* [Set exercise]
Write the material out again, line by line, exactly as it is.

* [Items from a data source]
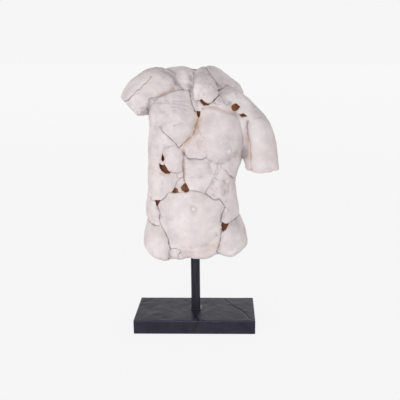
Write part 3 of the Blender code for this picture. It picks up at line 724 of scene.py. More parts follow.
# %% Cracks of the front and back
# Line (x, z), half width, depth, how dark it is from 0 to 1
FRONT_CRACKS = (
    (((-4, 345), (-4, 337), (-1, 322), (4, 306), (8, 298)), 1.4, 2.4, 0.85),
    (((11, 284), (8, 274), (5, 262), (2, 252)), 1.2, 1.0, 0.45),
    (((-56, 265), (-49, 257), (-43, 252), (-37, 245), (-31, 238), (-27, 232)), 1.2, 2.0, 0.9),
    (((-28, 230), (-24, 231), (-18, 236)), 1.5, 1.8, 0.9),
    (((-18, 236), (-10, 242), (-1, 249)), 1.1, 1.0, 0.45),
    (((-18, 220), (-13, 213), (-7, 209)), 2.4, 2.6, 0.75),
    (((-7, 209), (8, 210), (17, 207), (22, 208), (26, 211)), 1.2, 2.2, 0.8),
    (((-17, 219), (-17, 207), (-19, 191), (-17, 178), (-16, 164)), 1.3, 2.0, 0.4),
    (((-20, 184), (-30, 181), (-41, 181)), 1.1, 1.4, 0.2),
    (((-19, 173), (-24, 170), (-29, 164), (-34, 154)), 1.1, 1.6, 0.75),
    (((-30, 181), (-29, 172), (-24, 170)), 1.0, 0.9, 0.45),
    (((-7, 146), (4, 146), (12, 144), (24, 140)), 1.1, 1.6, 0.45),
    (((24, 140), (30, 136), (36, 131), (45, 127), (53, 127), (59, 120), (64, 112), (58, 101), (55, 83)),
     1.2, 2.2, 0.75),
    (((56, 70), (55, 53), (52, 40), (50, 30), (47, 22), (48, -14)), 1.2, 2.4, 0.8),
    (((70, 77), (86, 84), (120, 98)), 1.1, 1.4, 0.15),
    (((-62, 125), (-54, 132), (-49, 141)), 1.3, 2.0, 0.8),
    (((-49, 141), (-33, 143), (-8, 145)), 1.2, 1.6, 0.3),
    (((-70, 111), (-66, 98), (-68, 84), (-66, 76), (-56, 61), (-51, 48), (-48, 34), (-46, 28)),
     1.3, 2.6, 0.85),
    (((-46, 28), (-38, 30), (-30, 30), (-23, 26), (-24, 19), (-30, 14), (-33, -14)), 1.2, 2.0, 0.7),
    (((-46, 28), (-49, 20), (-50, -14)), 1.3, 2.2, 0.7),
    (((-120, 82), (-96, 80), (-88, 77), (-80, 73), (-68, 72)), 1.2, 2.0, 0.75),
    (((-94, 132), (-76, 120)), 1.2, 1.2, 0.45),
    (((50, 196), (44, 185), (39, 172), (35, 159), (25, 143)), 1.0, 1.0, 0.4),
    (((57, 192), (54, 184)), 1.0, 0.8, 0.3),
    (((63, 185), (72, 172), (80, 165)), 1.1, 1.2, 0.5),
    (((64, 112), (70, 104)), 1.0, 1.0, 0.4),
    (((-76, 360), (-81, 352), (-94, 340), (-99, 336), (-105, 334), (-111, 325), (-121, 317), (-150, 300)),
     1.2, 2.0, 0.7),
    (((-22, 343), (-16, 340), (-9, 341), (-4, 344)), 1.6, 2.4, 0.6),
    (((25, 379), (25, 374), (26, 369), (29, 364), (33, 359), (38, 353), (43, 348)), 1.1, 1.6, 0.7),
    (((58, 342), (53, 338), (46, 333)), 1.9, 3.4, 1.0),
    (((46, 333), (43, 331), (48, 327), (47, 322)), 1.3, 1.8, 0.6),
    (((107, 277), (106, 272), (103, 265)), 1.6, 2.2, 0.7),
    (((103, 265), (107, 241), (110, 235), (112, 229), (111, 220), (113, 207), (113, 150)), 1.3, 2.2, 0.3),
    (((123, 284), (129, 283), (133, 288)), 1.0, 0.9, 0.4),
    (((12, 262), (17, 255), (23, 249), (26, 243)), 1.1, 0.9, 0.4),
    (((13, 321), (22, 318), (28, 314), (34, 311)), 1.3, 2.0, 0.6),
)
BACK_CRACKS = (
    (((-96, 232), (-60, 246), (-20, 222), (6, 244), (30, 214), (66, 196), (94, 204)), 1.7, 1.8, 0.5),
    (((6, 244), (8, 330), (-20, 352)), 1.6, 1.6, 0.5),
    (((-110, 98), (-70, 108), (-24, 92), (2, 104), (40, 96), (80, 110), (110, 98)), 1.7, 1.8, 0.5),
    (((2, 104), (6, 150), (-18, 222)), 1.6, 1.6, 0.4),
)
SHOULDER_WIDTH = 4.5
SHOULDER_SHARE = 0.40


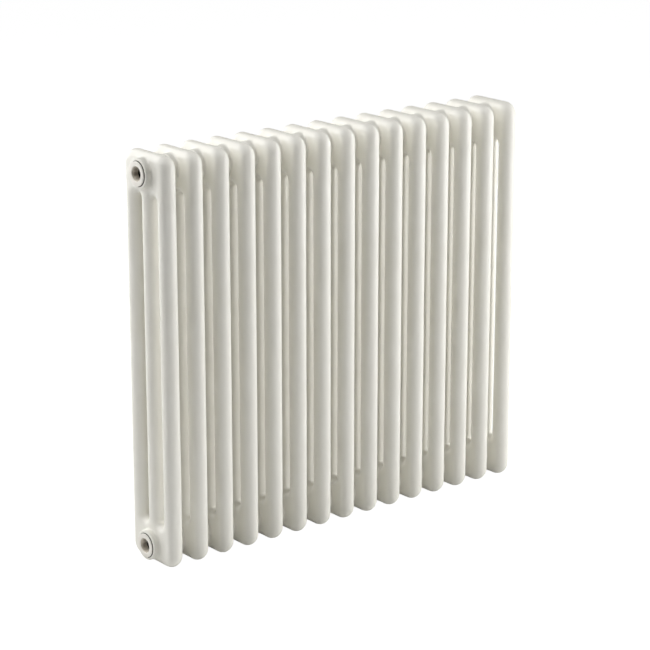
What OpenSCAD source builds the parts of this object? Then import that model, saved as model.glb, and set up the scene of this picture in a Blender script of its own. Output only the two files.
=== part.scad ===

* [Exercise output]
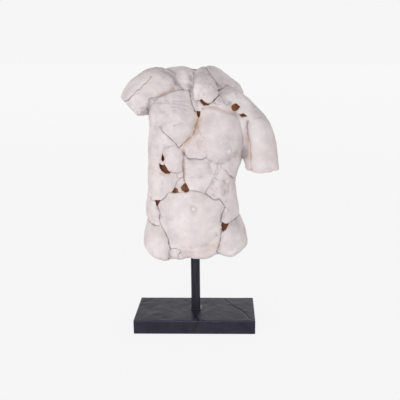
Write part 3 of the Blender code for this picture. It picks up at line 724 of scene.py. More parts follow.
# %% Cracks of the front and back
# Line (x, z), half width, depth, how dark it is from 0 to 1
FRONT_CRACKS = (
    (((-4, 345), (-4, 337), (-1, 322), (4, 306), (8, 298)), 1.4, 2.4, 0.85),
    (((11, 284), (8, 274), (5, 262), (2, 252)), 1.2, 1.0, 0.45),
    (((-56, 265), (-49, 257), (-43, 252), (-37, 245), (-31, 238), (-27, 232)), 1.2, 2.0, 0.9),
    (((-28, 230), (-24, 231), (-18, 236)), 1.5, 1.8, 0.9),
    (((-18, 236), (-10, 242), (-1, 249)), 1.1, 1.0, 0.45),
    (((-18, 220), (-13, 213), (-7, 209)), 2.4, 2.6, 0.75),
    (((-7, 209), (8, 210), (17, 207), (22, 208), (26, 211)), 1.2, 2.2, 0.8),
    (((-17, 219), (-17, 207), (-19, 191), (-17, 178), (-16, 164)), 1.3, 2.0, 0.4),
    (((-20, 184), (-30, 181), (-41, 181)), 1.1, 1.4, 0.2),
    (((-19, 173), (-24, 170), (-29, 164), (-34, 154)), 1.1, 1.6, 0.75),
    (((-30, 181), (-29, 172), (-24, 170)), 1.0, 0.9, 0.45),
    (((-7, 146), (4, 146), (12, 144), (24, 140)), 1.1, 1.6, 0.45),
    (((24, 140), (30, 136), (36, 131), (45, 127), (53, 127), (59, 120), (64, 112), (58, 101), (55, 83)),
     1.2, 2.2, 0.75),
    (((56, 70), (55, 53), (52, 40), (50, 30), (47, 22), (48, -14)), 1.2, 2.4, 0.8),
    (((70, 77), (86, 84), (120, 98)), 1.1, 1.4, 0.15),
    (((-62, 125), (-54, 132), (-49, 141)), 1.3, 2.0, 0.8),
    (((-49, 141), (-33, 143), (-8, 145)), 1.2, 1.6, 0.3),
    (((-70, 111), (-66, 98), (-68, 84), (-66, 76), (-56, 61), (-51, 48), (-48, 34), (-46, 28)),
     1.3, 2.6, 0.85),
    (((-46, 28), (-38, 30), (-30, 30), (-23, 26), (-24, 19), (-30, 14), (-33, -14)), 1.2, 2.0, 0.7),
    (((-46, 28), (-49, 20), (-50, -14)), 1.3, 2.2, 0.7),
    (((-120, 82), (-96, 80), (-88, 77), (-80, 73), (-68, 72)), 1.2, 2.0, 0.75),
    (((-94, 132), (-76, 120)), 1.2, 1.2, 0.45),
    (((50, 196), (44, 185), (39, 172), (35, 159), (25, 143)), 1.0, 1.0, 0.4),
    (((57, 192), (54, 184)), 1.0, 0.8, 0.3),
    (((63, 185), (72, 172), (80, 165)), 1.1, 1.2, 0.5),
    (((64, 112), (70, 104)), 1.0, 1.0, 0.4),
    (((-76, 360), (-81, 352), (-94, 340), (-99, 336), (-105, 334), (-111, 325), (-121, 317), (-150, 300)),
     1.2, 2.0, 0.7),
    (((-22, 343), (-16, 340), (-9, 341), (-4, 344)), 1.6, 2.4, 0.6),
    (((25, 379), (25, 374), (26, 369), (29, 364), (33, 359), (38, 353), (43, 348)), 1.1, 1.6, 0.7),
    (((58, 342), (53, 338), (46, 333)), 1.9, 3.4, 1.0),
    (((46, 333), (43, 331), (48, 327), (47, 322)), 1.3, 1.8, 0.6),
    (((107, 277), (106, 272), (103, 265)), 1.6, 2.2, 0.7),
    (((103, 265), (107, 241), (110, 235), (112, 229), (111, 220), (113, 207), (113, 150)), 1.3, 2.2, 0.3),
    (((123, 284), (129, 283), (133, 288)), 1.0, 0.9, 0.4),
    (((12, 262), (17, 255), (23, 249), (26, 243)), 1.1, 0.9, 0.4),
    (((13, 321), (22, 318), (28, 314), (34, 311)), 1.3, 2.0, 0.6),
)
BACK_CRACKS = (
    (((-96, 232), (-60, 246), (-20, 222), (6, 244), (30, 214), (66, 196), (94, 204)), 1.7, 1.8, 0.5),
    (((6, 244), (8, 330), (-20, 352)), 1.6, 1.6, 0.5),
    (((-110, 98), (-70, 108), (-24, 92), (2, 104), (40, 96), (80, 110), (110, 98)), 1.7, 1.8, 0.5),
    (((2, 104), (6, 150), (-18, 222)), 1.6, 1.6, 0.4),
)
SHOULDER_WIDTH = 4.5
SHOULDER_SHARE = 0.40


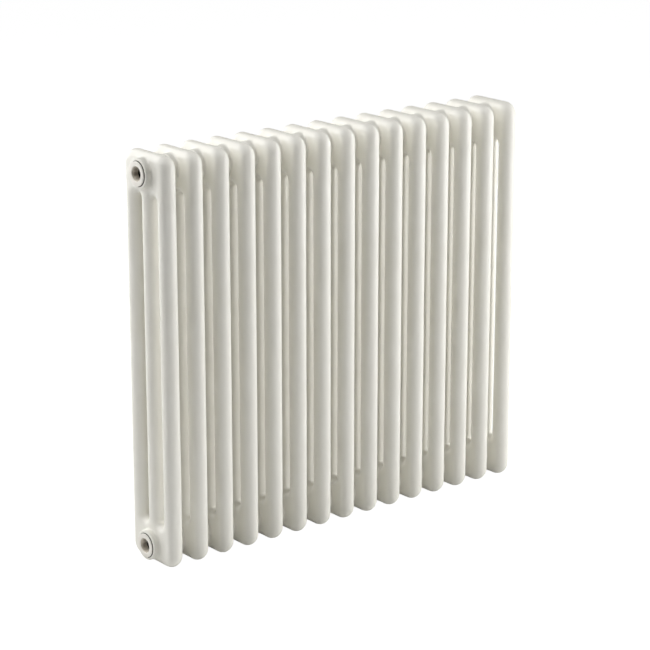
What OpenSCAD source builds the parts of this object? Then import that model, saved as model.glb, and set up the scene of this picture in a Blender script of its own. Output only the two files.
=== part.scad ===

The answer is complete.